By Matt Richens*
Even the grumpiest cricket fans are starting to agree that Colin Munro deserves another crack at the Test squad, writes Matt Richens.
The drums have been beating for Colin Munro to be allowed to add to his solitary Test appearance for some time but, like a New Year’s rendition of ‘Bohemian Rhapsody’, even the grumps are joining in.
For a long time Munro’s first-class record – especially his average and strike-rate – have been thrown forward as reasons to give the world’s top T20 batsmen a test crack, but it was the intangibles holding him back.
Cricket’s numbers make it easy to argue a case for or against someone, but there is so much more to picking players than numbers.
Despite cricket effectively being an individual sport played in a team setting, if someone isn’t a good fit for the team, doesn’t put the team first, or those with the power think they could have an unhealthy effect on the side, they’re normally overlooked.
Munro is far from a saint – his tongue has been as brutal with some as his bat has been.
In my old gig as a day-to-day cricket reporter, I heard Munro first hand. He was vicious. I’ve also heard from multiple sources about him crossing lines at a national club tournament.
In his defence, those stories were from his early to mid 20s and the more recent oil is that he’s tried to be a better human on the park, though his mouth did earn him a spell on the sidelines last year and just last month he had plenty to say to controversial English allrounder Ben Stokes.
But none of that seems to worry Black Caps coach Mike Hesson, because Munro is one of the first names penned onto the team sheet for T20s and ODIs.
So it’s not his attitude or behavior, but it’s not his first-class numbers either.
His first-class average for Auckland is 57.33 and yes, that is on usually good batting decks, mostly against teams missing their international bowlers, but that is a big, big number.
To put it into perspective, Kane Williamson averages 56.20 for Northern Districts and Ross Taylor 39.20 for CD.
So all that leaves is the way he bats.
He’s been guilty of throwing his wicket away and playing too freely when it’s not in the best interest of his team at first-class level. His best form of defence, even in bowling friendly conditions with his team in trouble, was attack.
But that’s changed, too. His defence is improved and he’s far better at picking the balls to attack.
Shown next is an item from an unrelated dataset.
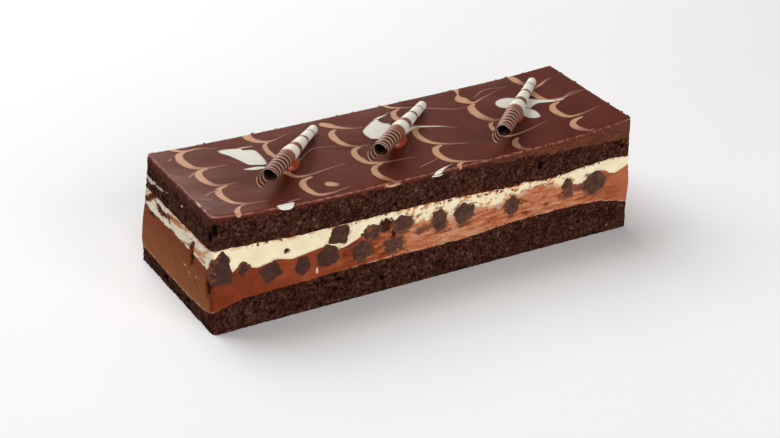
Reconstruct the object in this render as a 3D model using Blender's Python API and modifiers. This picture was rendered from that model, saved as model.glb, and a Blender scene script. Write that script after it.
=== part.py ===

It’s the same slight changes that boosted Brendon McCullum from good Test batsman to world beater. By the end of his test career, it was his strong defence which he based his attacking game on. Bowlers didn’t know where to bowl to him.
He was destructive, formidable and a match-winner. McCullum was 32 when his Test career took off, so there’s still plenty of time for 30-year-old Munro to build a test career.
And in the form he’s in, he could do some real damage to an already beaten and near broken English side, here for two Tests at the end of the summer.
But where would he fit in the Test side? His bowling probably isn’t good enough to be considered a genuine allrounder and with Hesson and co being keen on five bowlers, Munro would need to knock out one of the five batsmen – Tom Latham, Jeet Raval, Williamson, Taylor and Henry Nicholls.
It’s the toughest it’s been in a long time to break into the Black Caps Test squad. While that’s a great problem for the selectors to have, some players are just too good to not squeeze in somehow.
Surely a player with his abilities is worth a punt.
* Matt Richens has been a sports journalist for more than 12 years. His father Steve still gives him grief over the fact he got a club century and Matt never did.